JazzMN Big Band with Gordon Goodwin
November 4, Hopkins High School Performing Arts Center
WHAT TO EXPECT: Gordon Goodwin’s Grammy-nominated Big Phat Band swings like a ’70s hedonist in the best 1940s style. And its members are true pros, having played with everyone from Paul McCartney to Madonna. The players in JazzMN are no slackers either, having provided the most consistently engaging big-band jazz in the area—swing, Latin, or otherwise—since Sinatra himself last passed through town.
WHY GO: Goodwin’s considered a contemporary jazz master—his music for the movie The Incredibles won a Grammy.
A Vänskä Original and 1906: The Spirit of a Concert Past
October 19 to 21 and November 22 to 25, Orchestra Hall
WHAT TO EXPECT: Osmo Vänskä has more talents than his Minnesota Orchestra has tuxedos, and the celebrated conductor is still unveiling them, this year jamming on clarinet at the Dakota Jazz Club and jumping his motorcycle over the Mississippi (okay, we made that last one up, but we wouldn’t be surprised if he could ride on water).
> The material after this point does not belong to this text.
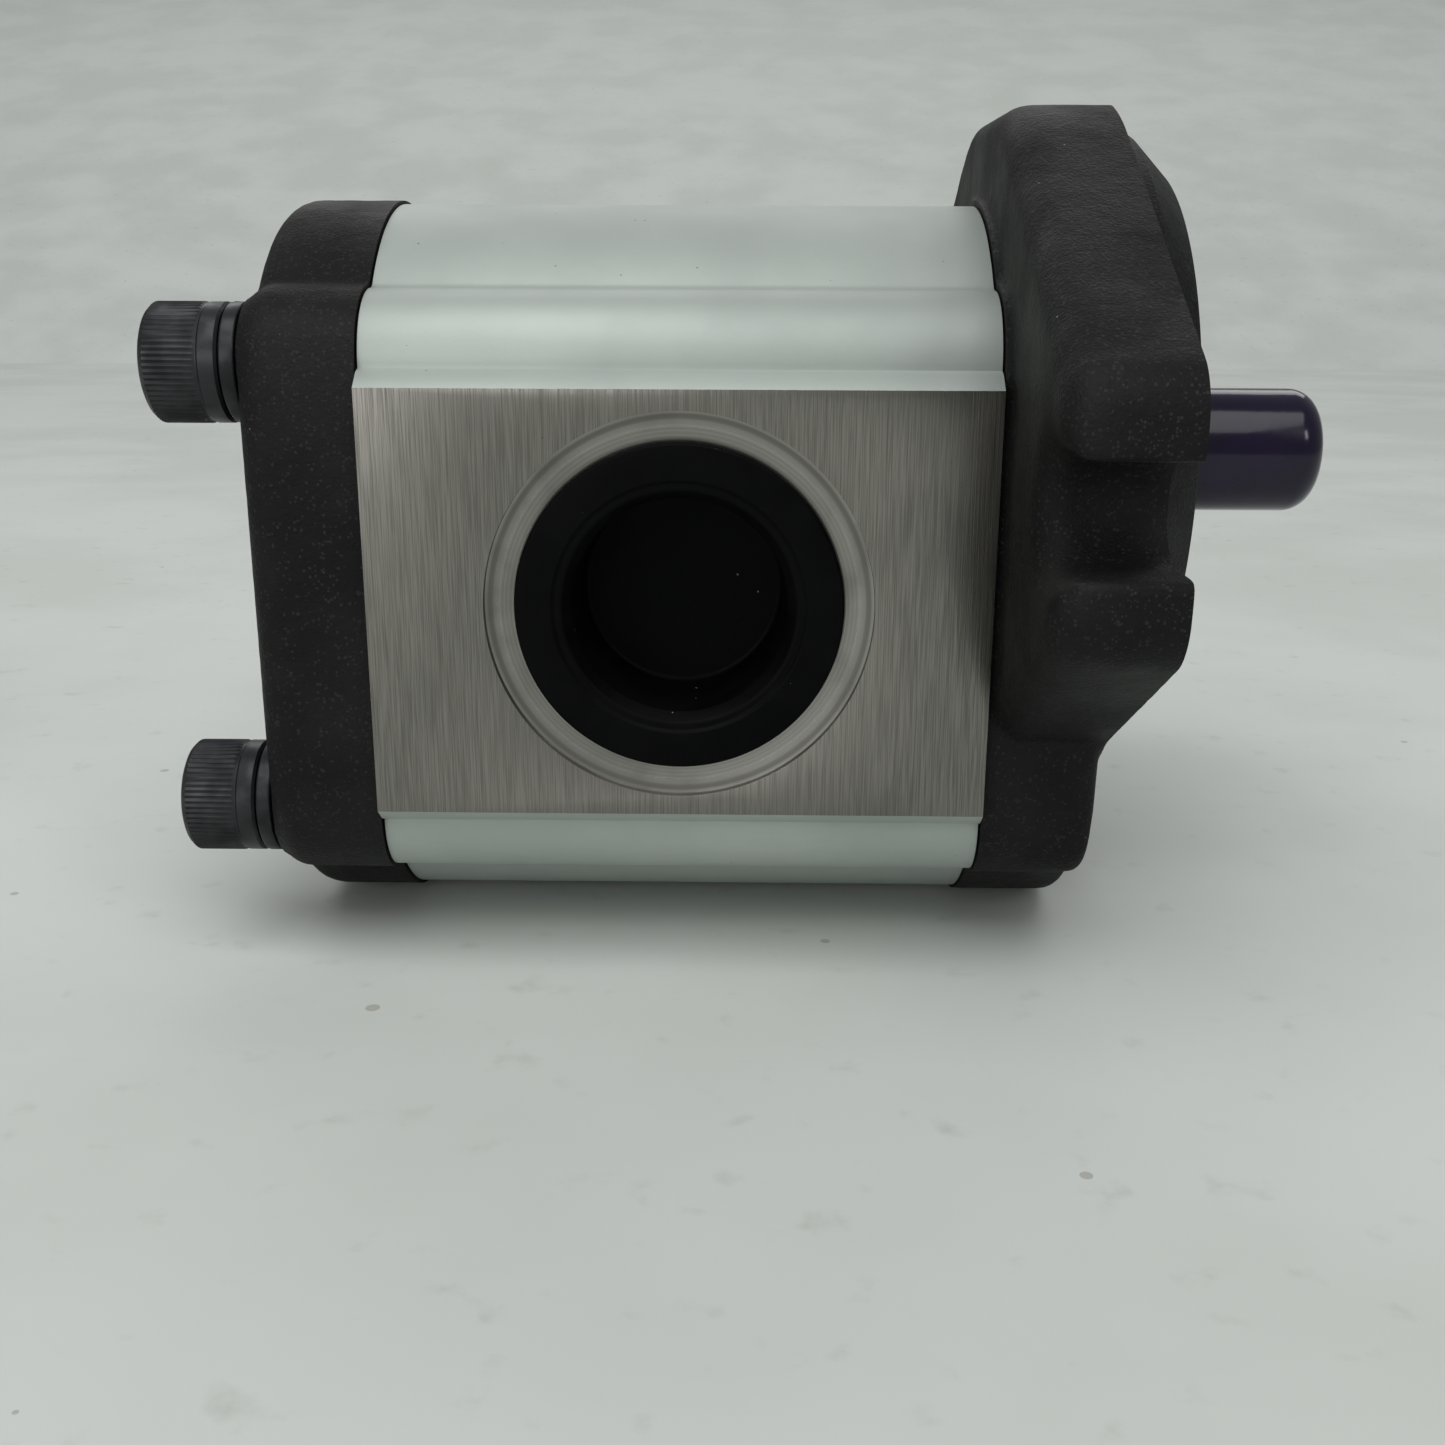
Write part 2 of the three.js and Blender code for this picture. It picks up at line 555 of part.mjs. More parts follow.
/** A bearing block; facing is +1 for the front one, whose seal side looks towards +X. */
function makeBearingBlock(facing) {
  const gearSide = facing > 0 ? GEAR_FRONT + GEAR_SIDE_GAP : GEAR_REAR - GEAR_SIDE_GAP;
  const sealSide = gearSide + facing * BLOCK_LENGTH;
  const span = [gearSide, sealSide].sort((a, b) => a - b);
  const wide = GEAR_PLACES.map(([y, z]) => rod(BLOCK_RADIUS, span[0], span[1], y, z, 40));
  const past = 1;
  const holeEnds = [span[0] - past, span[1] + past];
  const bushHoles = GEAR_PLACES.map(([y, z]) => rod(BUSH_OUTER + SEAT_GAP, ...holeEnds, y, z));
  const sealFloor = sealSide - facing * (PRESSURE_SEAL_DEPTH + BACKUP_DEPTH + 2 * SEAT_GAP);
  const groove = [sealFloor, sealSide + facing * past].sort((a, b) => a - b);
  const relief = [gearSide - facing * past, gearSide + facing * RELIEF_DEPTH].sort((a, b) => a - b);
  const reliefs = [-1, 1].map((side) => {
    const across = [side * 3, side * BLOCK_RADIUS].sort((a, b) => a - b);
    return block([relief[0], across[0], -2.2], [relief[1], across[1], 2.2]);
  });
  return cut(join(wide), [...bushHoles, pressureSealRing(groove[0], groove[1], SEAT_GAP), ...reliefs]);
}

/** A split bush, lined up with its bearing block. */
function makeBush() {
  return rod(BUSH_OUTER, 0, BLOCK_LENGTH - SEAT_GAP).subtract(rod(BUSH_INNER, -1, BLOCK_LENGTH + 1));
}

/** The shaft's lip seal: a case with a channel that opens towards the pump. */
function makeShaftSeal() {
  const outer = SEAL_POCKET_RADIUS - SEAT_GAP;
  const lip = SEAL_LAND_RADIUS + SEAL_LIP_GAP;
  const wall = 1.6;
  return turned([
    [0, outer],
    [0, outer - wall],
    [SHAFT_SEAL_WIDTH - wall, outer - wall],
    [SHAFT_SEAL_WIDTH - wall, lip + 2 * wall],
    [wall, lip + 2 * wall],
    [wall / 2, lip],
    [SHAFT_SEAL_WIDTH - wall, lip + wall],
    [SHAFT_SEAL_WIDTH, lip + wall],
    [SHAFT_SEAL_WIDTH, outer],
    [0, outer],
  ], 28);
}

/** The circlip that holds the lip seal, with a gap and two eyes for pliers. */
function makeRetainingRing() {
  const outer = SEAL_POCKET_RADIUS + CLIP_GROOVE - SEAT_GAP;
  const gapAngle = 16;
  const ring = [
    ...arc(0, 0, outer, -90 + gapAngle, 270 - gapAngle, 24),
    ...arc(0, 0, outer - CLIP_BAND, 270 - gapAngle, -90 + gapAngle, 24),
  ];
  const eyeRadius = 2;
  const eyeCentre = outer - CLIP_BAND;
  const eyes = [-90 + gapAngle, 270 - gapAngle].map((angle) => arc(0, 0, eyeCentre, angle, angle, 1)[0]);
  const band = prism(new THREE.Shape(ring), 0, CLIP_THICKNESS);
  const lugs = eyes.map((eye) => rod(eyeRadius, 0, CLIP_THICKNESS, eye.x, eye.y, 12));
  const holes = eyes.map((eye) => rod(eyeRadius / 2, -1, CLIP_THICKNESS + 1, eye.x, eye.y, 8));
  return cut(join([band, ...lugs]), holes);
}

// ---------- Fasteners, plugs and cap ----------

/** A socket head screw along +X, with its bearing face at x = 0. */
function makeScrew() {
  const edge = 1.2;
  const top = -HEAD_HEIGHT;
  const groove = 0.5;
  const head = turned([
    [top, 0],
    [top, HEAD_RADIUS - edge],
    [top + edge, HEAD_RADIUS],
    [-HEAD_BAND - groove, HEAD_RADIUS],
    [-HEAD_BAND - groove / 2, HEAD_RADIUS - groove],
    [-HEAD_BAND, HEAD_RADIUS],
    [0, HEAD_RADIUS],
    [0, 0],
  ], 24);
  const end = CASTING_JOINT + THREAD_GRIP - HEAD_SEAT - 2 * SEAT_GAP;
  const shank = turned([
    [-SEAT_GAP, 0],
    [-SEAT_GAP, SCREW_RADIUS],
    [end - END_CHAMFER, SCREW_RADIUS],
    [end, SCREW_RADIUS - END_CHAMFER],
    [end, 0],
  ], 12);
  const socket = rod(SOCKET_FLATS / Math.sqrt(3), top - 1, top + SOCKET_DEPTH, 0, 0, 6);
  return head.add(shank).subtract(socket);
}

/** A split spring washer, from x = 0 along +X. */
function makeWasher() {
  const ring = rod(HEAD_RADIUS, 0, WASHER_THICKNESS).subtract(
    rod(SCREW_HOLE, -1, WASHER_THICKNESS + 1, 0, 0, 16),
  );
  const half = WASHER_SPLIT / 2;
  const lean = 20;
  const split = block([-2, -half, 0], [WASHER_THICKNESS + 2, half, 2 * HEAD_RADIUS]);
  return ring.subtract(split.translate([-WASHER_THICKNESS / 2, 0, 0]).rotate([0, 0, lean])
    .translate([WASHER_THICKNESS / 2, 0, 0]));
}

/** A dowel pin, centred on its middle. */
function makeDowel() {
  const half = DOWEL_DEPTH - SEAT_GAP;
  const edge = 0.6;
  return turned([
    [-half, 0],
    [-half, DOWEL_RADIUS - edge],
    [edge - half, DOWEL_RADIUS],
    [half - edge, DOWEL_RADIUS],
    [half, DOWEL_RADIUS - edge],
    [half, 0],
  ], 10);
}

/** A hollow port plug in its port's frame: +X out of the pump, the pad's face at x = 0. */
function makePlug(port) {
  const under = -SPOTFACE_DEPTH + SEAT_GAP;
  const top = under + RIM_THICKNESS;
  const bottom = -PORT_DEPTH + SEAT_GAP;
  const barrel = port.thread - SEAT_GAP;
  const hole = barrel - PLUG_WALL;
  const edge = 0.5;
  return turned([
    [bottom, 0],
    [bottom, barrel - END_CHAMFER],
    [bottom + END_CHAMFER, barrel],
    [under, barrel],
    [under, port.rim],
    [top - edge, port.rim],
    [top, port.rim - edge],
    [top, hole + PLUG_WALL - edge],
    [top - edge, hole + edge],
    [top - 2 * edge, hole],
    [bottom + PLUG_FLOOR, hole],
    [bottom + PLUG_FLOOR, 0],
  ], 36);
}

/** The soft cap over the splined shaft end, open towards the pump. */
function makeShaftCap() {
  const inner = SPLINE_RADIUS + SEAT_GAP;
  const outer = inner + CAP_WALL;
  const inside = SHAFT_END + SEAT_GAP;
  const end = inside + CAP_FLOOR;
  const lip = [[CAP_START, inner], [CAP_START, outer]];
  const dome = arc(end - CAP_ROUNDING, outer - CAP_ROUNDING, CAP_ROUNDING, 90, 0, 4).map((p) => [p.x, p.y]);
  const lining = [[inside, 0], [inside, inner - END_CHAMFER], [inside - END_CHAMFER, inner]];
  return turned([...lip, ...dome, [end, 0], ...lining, lip[0]], 24);
}

// ---------- Scene ----------

const FINISHES = {
  extrusion: { color: 0xaab4ad, roughness: 0.45, metalness: 0.85 },
  casting: { color: 0x1d1d1c, roughness: 0.75, metalness: 0.3 },
  steel: { color: 0x9a9a98, roughness: 0.3, metalness: 1 },
  alloy: { color: 0xb9b7ad, roughness: 0.4, metalness: 0.9 },
  bronze: { color: 0xa9814a, roughness: 0.4, metalness: 0.9 },
  rubber: { color: 0x161616, roughness: 0.8, metalness: 0 },
  polymer: { color: 0xd8d2c0, roughness: 0.6, metalness: 0 },
  blackOxide: { color: 0x23262a, roughness: 0.4, metalness: 0.8 },
  plugPlastic: { color: 0x0d0e10, roughness: 0.55, metalness: 0 },
  vinyl: { color: 0x241a38, roughness: 0.2, metalness: 0 },
};

/** A named mesh of a solid, at a place in its group. */
function piece(name, solid, finish, place = [0, 0, 0]) {
  const mesh = new THREE.Mesh(toGeometry(solid), new THREE.MeshStandardMaterial(FINISHES[finish]));
  mesh.name = name;
  mesh.position.set(...place);
  return mesh;
}

/** A port plug's mesh, turned to its port on the body. */
function plugPiece(name, port) {
  const mesh = piece(name, makePlug(port), 'plugPlastic', [PORT_X, (port.side * BODY_WIDTH) / 2, 0]);
  mesh.rotation.z = (Math.PI / 2) * port.side;
  return mesh;
}

/** Bearing block, bushes and seals at one end; facing is +1 at the front and -1 at the rear. */
function bearingPieces(end, facing) {
  const gearSide = facing > 0 ? GEAR_FRONT + GEAR_SIDE_GAP : GEAR_REAR - GEAR_SIDE_GAP;
  const sealSide = gearSide + facing * BLOCK_LENGTH;
  const bodyEnd = facing > 0 ? BODY_FRONT : BODY_REAR;
  const backupFar = sealSide - facing * SEAT_GAP;
  const backupNear = backupFar - facing * BACKUP_DEPTH;
  const sealFar = backupNear - facing * SEAT_GAP;
  const sealNear = sealFar - facing * PRESSURE_SEAL_DEPTH + facing * SEAT_GAP;
  const ordered = (a, b) => (a < b ? [a, b] : [b, a]);
  const ringFar = bodyEnd - facing * SEAT_GAP;
  const ring = ordered(ringFar - facing * (BODY_SEAL_DEPTH - SEAT_GAP), ringFar);
  const bushStart = Math.min(gearSide, sealSide) + SEAT_GAP / 2;
  const bushes = [['drive', GEAR_Z], ['driven', -GEAR_Z]].map(([shaft, z]) => (
    piece(`${end}_${shaft}_bush`, makeBush(), 'bronze', [bushStart, 0, z])
  ));
  return [
    piece(`${end}_bearing_block`, makeBearingBlock(facing), 'alloy'),
    ...bushes,
    piece(`${end}_pressure_seal`, pressureSealRing(...ordered(sealNear, sealFar), 0), 'rubber'),
    piece(`${end}_backup_ring`, pressureSealRing(...ordered(backupNear, backupFar), 0), 'polymer'),
    piece(`${end}_body_seal`, bodySealRing(ring[0], ring[1], 0), 'rubber'),
  ];
}

/** Screws with their washers, numbered from the upper one on the suction side. */
function screwPieces() {
  return SCREW_PLACES.flatMap(([y, z], i) => [
    piece(`socket_screw_${i + 1}`, makeScrew(), 'blackOxide', [HEAD_SEAT, y, z]),
    piece(`spring_washer_${i + 1}`, makeWasher(), 'blackOxide', [HEAD_SEAT + SEAT_GAP, y, z]),
  ]);
}

/** Two dowel pins across each joint of the body. */
function dowelPieces() {
  const joints = [['front', (BODY_FRONT + CASTING_JOINT) / 2], ['rear', (BODY_REAR + COVER_FRONT) / 2]];
  return joints.flatMap(([end, x]) => DOWEL_PLACES.map(([y, z], i) => (
    piece(`${end}_dowel_${i + 1}`, makeDowel(), 'steel', [x, y, z])
  )));
}

function makeHousing() {
  const housing = new THREE.Group();
  housing.position.z = -GEAR_Z;
  housing.add(piece('body', makeBody(), 'extrusion'));
  housing.add(piece('front_flange', makeFrontFlange(), 'casting'));
  housing.add(piece('rear_cover', makeRearCover(), 'casting'));
  housing.add(...bearingPieces('front', 1), ...bearingPieces('rear', -1));
  housing.add(...screwPieces(), ...dowelPieces());
  housing.add(plugPiece('suction_port_plug', SUCTION_PORT));
  housing.add(plugPiece('pressure_port_plug', PRESSURE_PORT));
  return housing;
}

function makePump() {
  const pump = new THREE.Group();
  pump.add(makeHousing());
  pump.add(piece('drive_gear_shaft', makeDriveGearShaft(), 'steel'));
  pump.add(piece('driven_gear_shaft', makeDrivenGearShaft(), 'steel', [0, 0, -GEAR_CENTRES]));
  pump.add(piece('shaft_seal', makeShaftSeal(), 'rubber', [SHAFT_SEAL_X, 0, 0]));
  pump.add(piece('retaining_ring', makeRetainingRing(), 'steel', [CLIP_X, 0, 0]));
  pump.add(piece('shaft_cap', makeShaftCap(), 'vinyl'));
  return pump;
}

export default makePump();
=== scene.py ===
"""External gear pump: its visible pieces and finishes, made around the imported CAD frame.

Sizes are millimetres in the row frame: +X runs out of the drive end, -Y is the suction side and
+Z runs from the driven gear to the drive gear. Workpiece turns them into metres.
"""

import json
import logging
import math
from collections.abc import Callable, Iterable, Sequence
from dataclasses import dataclass, field
from enum import Enum

import bmesh
import bpy
from mathutils import Matrix, Vector

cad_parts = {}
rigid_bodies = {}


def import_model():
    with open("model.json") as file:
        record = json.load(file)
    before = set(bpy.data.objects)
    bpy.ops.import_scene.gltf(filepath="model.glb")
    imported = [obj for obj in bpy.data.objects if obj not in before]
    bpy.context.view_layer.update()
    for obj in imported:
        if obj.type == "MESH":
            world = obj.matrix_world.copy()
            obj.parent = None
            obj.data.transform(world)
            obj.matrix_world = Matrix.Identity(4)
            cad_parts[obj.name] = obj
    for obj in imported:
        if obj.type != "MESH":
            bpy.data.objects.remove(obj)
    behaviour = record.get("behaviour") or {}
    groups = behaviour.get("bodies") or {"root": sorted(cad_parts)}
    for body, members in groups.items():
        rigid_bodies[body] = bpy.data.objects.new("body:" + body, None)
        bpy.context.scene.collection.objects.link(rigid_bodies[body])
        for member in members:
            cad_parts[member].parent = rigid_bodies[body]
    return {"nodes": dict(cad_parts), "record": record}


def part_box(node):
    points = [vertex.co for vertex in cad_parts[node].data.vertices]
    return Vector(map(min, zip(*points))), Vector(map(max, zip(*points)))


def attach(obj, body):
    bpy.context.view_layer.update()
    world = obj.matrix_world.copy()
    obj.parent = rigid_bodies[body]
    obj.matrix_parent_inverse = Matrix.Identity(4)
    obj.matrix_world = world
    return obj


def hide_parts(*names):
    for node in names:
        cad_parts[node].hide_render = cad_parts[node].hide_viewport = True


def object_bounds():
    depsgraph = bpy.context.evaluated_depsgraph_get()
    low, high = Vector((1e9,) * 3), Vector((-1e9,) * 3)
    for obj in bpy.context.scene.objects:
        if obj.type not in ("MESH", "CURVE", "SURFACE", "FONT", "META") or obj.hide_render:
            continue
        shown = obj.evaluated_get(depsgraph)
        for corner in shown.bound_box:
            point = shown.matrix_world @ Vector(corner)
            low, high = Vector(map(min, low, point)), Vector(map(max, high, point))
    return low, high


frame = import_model()
CAD_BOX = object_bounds()

MM = 0.001
HOLE_SIDES = 40
PAST = 1.0
log = logging.getLogger("gear_pump")

Profile = list[tuple[float, float]]
Colour = tuple[float, float, float]
Where = Callable[[Vector, Vector], bool]


# ---------------------------------------------------------------- measuring


class Axis(Enum):
    """The direction that a turned piece or tool lies along."""

    X = (1.0, 0.0, 0.0)
    Y = (0.0, 1.0, 0.0)
    MINUS_Y = (0.0, -1.0, 0.0)

    @property
    def vector(self) -> Vector:
        """The axis as a unit vector."""
        return Vector(self.value)

    @property
    def across(self) -> Vector:
        """A unit vector square to the axis, in which profiles are drawn."""
        return Vector((0.0, 0.0, 1.0))


class Combining(Enum):
    """What a tool does to a piece."""

    JOIN = "UNION"
    CUT = "DIFFERENCE"


@dataclass(frozen=True)
class Bulk:
    """How big a mesh is: its volume and its box's diagonal, in metres."""

    volume: float
    reach: float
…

In October, he displays his composing chops, leading the U.S. premiere of his work Here!...Beyond? In November, he conducts a re-creation of a 1906 Minnesota Orchestra concert, including selections from Wagner, Verdi, and Tchaikovsky’s Nutcracker.
WHY GO: Vänskä is generating more media attention than any other conductor. And he’s still pulling rabbits out of his hat.
November 2 to 18, various locations
WHAT TO EXPECT: In six concerts, the Saint Paul Chamber Orchestra will perform all nine of Beethoven’s symphonies and all five of his piano concertos, demonstrating in one neat package why the guy with the long curls and bum ears still gets more airplay than any orchestral composer born in the last 200 years.
WHY GO: Many of the concerts will be held in churches, where the transcendent music is truly evocative. The November 18 finale, “Ode to Joy,” will be performed at the Basilica of Saint Mary in Minneapolis.
October 1, Orchestra Hall
WHAT TO EXPECT: The vocal ensemble Cantus, formed a decade ago at St. Olaf College in Northfield, joins VocalEssence for a trip through the American soundscape, including classical, folk, and spiritual music by such familiar composers as Leonard Bernstein and Charles Ives. Two world premieres are also in the works.
WHY GO: Are the Twin Cities the center of the American choral sound? Ask Stephen Paulus, Libby Larsen, Dominick Argento, and Brent Michael Davids—local composers whose works are all featured in this performance.